Repeat the lines below exactly as written, please, from the line with "obj.matrix_parent_inverse = Matrix.Identity(4)" to the line with "in imported if", both lines included, and no others.

Recorded data:
----

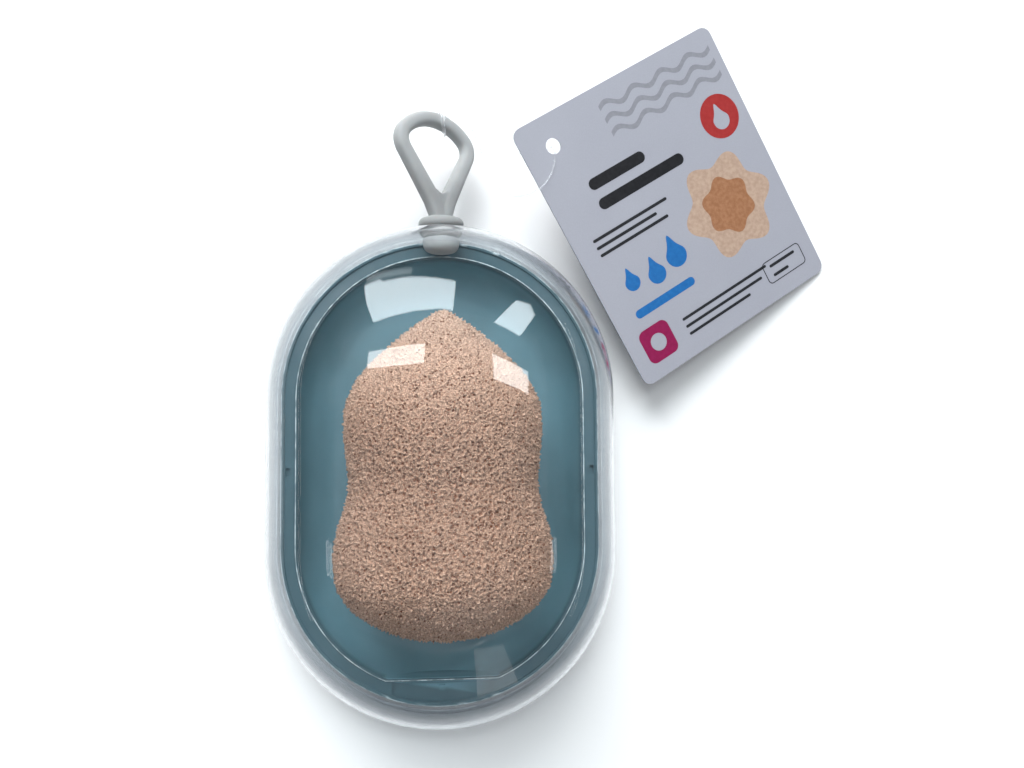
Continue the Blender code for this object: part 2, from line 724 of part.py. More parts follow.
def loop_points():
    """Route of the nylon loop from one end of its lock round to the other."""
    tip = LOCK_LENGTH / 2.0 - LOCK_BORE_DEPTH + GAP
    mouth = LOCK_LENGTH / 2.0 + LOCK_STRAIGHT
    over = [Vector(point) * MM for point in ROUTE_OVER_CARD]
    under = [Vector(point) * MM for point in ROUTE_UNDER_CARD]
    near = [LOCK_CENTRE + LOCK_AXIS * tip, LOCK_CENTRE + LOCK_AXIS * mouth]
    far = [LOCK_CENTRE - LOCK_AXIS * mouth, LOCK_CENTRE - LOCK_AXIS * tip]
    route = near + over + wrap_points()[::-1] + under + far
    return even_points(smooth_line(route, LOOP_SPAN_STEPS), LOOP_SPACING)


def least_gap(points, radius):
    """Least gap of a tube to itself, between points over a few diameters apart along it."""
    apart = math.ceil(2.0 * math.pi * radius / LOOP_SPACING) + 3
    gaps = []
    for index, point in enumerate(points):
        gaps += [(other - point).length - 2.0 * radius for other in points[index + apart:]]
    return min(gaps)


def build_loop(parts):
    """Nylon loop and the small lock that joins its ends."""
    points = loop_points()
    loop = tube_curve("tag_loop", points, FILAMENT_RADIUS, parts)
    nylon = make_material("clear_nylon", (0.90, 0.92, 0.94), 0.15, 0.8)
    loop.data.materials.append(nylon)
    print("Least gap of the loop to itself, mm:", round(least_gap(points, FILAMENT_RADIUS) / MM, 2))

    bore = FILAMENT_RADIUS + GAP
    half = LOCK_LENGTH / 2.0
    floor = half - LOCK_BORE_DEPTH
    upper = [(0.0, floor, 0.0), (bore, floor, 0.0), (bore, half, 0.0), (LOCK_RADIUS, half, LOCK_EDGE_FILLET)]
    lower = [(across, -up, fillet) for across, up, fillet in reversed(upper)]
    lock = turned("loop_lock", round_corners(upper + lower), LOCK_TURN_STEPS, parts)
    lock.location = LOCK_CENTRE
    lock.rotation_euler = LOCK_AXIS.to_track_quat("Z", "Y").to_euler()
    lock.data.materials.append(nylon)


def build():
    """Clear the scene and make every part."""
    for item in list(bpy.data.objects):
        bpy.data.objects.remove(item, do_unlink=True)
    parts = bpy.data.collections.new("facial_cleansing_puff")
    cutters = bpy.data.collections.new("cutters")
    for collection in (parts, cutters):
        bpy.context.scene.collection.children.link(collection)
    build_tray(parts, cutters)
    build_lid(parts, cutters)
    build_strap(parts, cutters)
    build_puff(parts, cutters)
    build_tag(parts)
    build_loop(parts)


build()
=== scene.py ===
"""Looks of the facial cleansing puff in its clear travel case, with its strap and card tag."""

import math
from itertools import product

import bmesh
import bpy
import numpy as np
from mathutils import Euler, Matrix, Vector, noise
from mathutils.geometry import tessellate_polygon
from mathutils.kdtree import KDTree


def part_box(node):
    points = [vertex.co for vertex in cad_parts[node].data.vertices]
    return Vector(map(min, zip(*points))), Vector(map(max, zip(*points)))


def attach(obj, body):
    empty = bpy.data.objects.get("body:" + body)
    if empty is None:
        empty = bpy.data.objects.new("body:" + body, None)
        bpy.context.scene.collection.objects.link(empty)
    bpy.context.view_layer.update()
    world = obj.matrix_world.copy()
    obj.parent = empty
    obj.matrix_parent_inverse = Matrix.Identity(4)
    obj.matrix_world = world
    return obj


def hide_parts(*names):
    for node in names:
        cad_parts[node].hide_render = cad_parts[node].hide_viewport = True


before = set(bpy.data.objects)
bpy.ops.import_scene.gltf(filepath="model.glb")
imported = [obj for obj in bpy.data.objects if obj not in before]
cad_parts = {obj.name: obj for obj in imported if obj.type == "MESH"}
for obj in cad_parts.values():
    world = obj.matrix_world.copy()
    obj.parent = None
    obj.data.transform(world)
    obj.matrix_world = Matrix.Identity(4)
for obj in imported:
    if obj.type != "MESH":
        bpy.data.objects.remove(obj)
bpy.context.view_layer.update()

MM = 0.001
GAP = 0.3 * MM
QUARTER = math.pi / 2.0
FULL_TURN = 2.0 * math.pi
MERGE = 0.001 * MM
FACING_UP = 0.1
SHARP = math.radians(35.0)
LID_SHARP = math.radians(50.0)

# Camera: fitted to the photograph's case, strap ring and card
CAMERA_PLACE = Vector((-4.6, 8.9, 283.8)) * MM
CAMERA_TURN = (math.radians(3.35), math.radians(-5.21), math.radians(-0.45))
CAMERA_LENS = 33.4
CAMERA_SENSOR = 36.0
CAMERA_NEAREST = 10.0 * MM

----

Expected answer:
    obj.matrix_parent_inverse = Matrix.Identity(4)
    obj.matrix_world = world
    return obj


def hide_parts(*names):
    for node in names:
        cad_parts[node].hide_render = cad_parts[node].hide_viewport = True


before = set(bpy.data.objects)
bpy.ops.import_scene.gltf(filepath="model.glb")
imported = [obj for obj in bpy.data.objects if obj not in before]
cad_parts = {obj.name: obj for obj in imported if obj.type == "MESH"}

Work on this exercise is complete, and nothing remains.